Eight races into his much-anticipated rookie season in the Sprint Cup Series, Chase Elliott continues to impress. The 20-year-old who replaced legendary Jeff Gordon in Hendrick Motorsports’ iconic No. 24 Chevy this year delivered his best finish yet on Sunday, coming home fourth at Bristol – a track notoriously unkind to newcomers. That makes five top-10 finishes – including two top fives – for young Elliott, who has lived up to the hype and arguably even exceeded expectations for this point in his rookie campaign. Elliott’s Bristol finish was one position better than his fifth-place outing at Texas a week earlier. “I think it just comes back to having a good car, and I thought our guys did a really good job throughout the weekend,” he said.

Dale Jr. and the No. 88 team have a lot of heart

Dale Earnhardt Jr.’s afternoon at Bristol got started on the wrong foot when his No. 88 Chevrolet quickly experienced an issue with its ECU unit and fell all the way to the tail end of the field, losing two laps to the leaders. By Lap 146, NASCAR’s most popular driver was back on the lead lap in 27th position, however. From there, Earnhardt scratched and clawed his way toward the front and moved all the way up to second on the final restart, ultimately holding onto the spot despite a stiff challenge from Kurt Busch. Earnhardt was pleased to come home in the top five, all things considered. “We had about a 10th‑place car,” he said. “We weren’t really that good all day.”

Joe Gibbs Racing is in a league all its own

What can be said that hasn’t already been said about the strength of Joe Gibbs Racing this season? On a day when the JGR cars of Matt Kenseth, Denny Hamlin and Kyle Busch all suffered major setbacks, the lone remaining JGR car, of Carl Edwards, stomped the field on the way to a commanding victory that guarantees him a berth in the 2016 Chase for the NASCAR Sprint Cup. With eight races in the books this season, Kenseth is the only one of the JGR drivers who hasn’t been to Victory Lane. Busch, Hamlin and Edwards, meanwhile, have combined for four wins, giving JGR exactly half of the Sprint Cup Series race trophies handed out this year. Impressive? You’d better believe it.

Bristol is still a great place to watch a race

Sunday’s 500-lap race produced a season-high 15 cautions as multiple frontrunners endured major setbacks that included collisions with the outside wall. Incredibly, more than 20 percent of the race was run under caution – a testament to just how chaotic things were. While wrecks don’t necessarily equate to good racing, the reality is that fans buy tickets at least in part to see drivers run into each other and tear up sheet metal. Sunday’s race delivered in vintage Bristol fashion, proving that the notoriously treacherous .533-mile high-banked oval is still one of the most exciting places to watch a race, even if the stands on Sunday were nowhere near as full as they used to be every time the Sprint Cup Series visited Thunder Valley.

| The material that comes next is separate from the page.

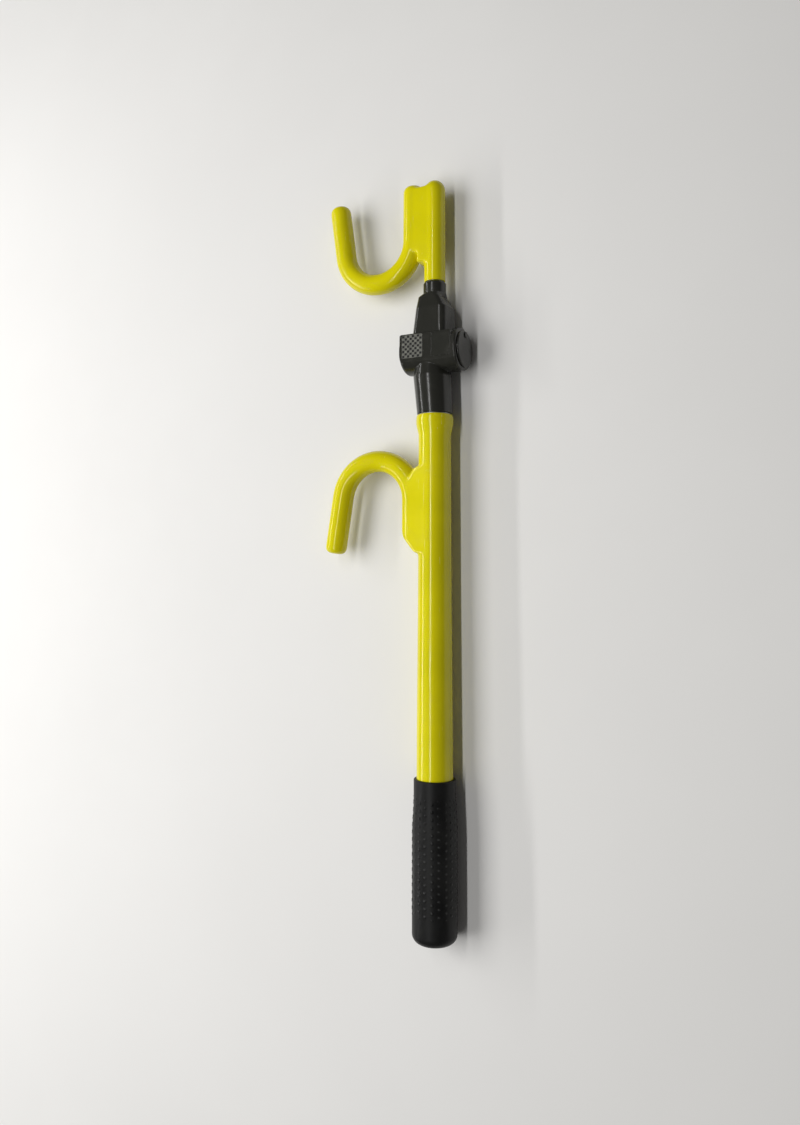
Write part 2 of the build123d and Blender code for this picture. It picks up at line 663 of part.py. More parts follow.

Matt DiBenedetto beat long odds at Bristol

Raise your hand if you predicted Matt DiBenedetto would finish in the top 10 at Bristol. Yeah, neither did we. But that’s exactly what happened. Proving once again the “World’s Fastest Half-Mile” is prone to produce results that no one sees coming, the unheralded DiBenedetto earned by far and away his best finish in 41 starts as a Sprint Cup Series driver. For DiBenedetto, who competes for the underfunded back-marker BK Racing team, a sixth-place finish might as well have been a victory. The 24-year-old California native fought back tears during his post-race interview on live TV, making no bones about just how much Sunday’s finish meant to him and his family, which fittingly joined him after the race for an extended celebration of his unlikely achievement.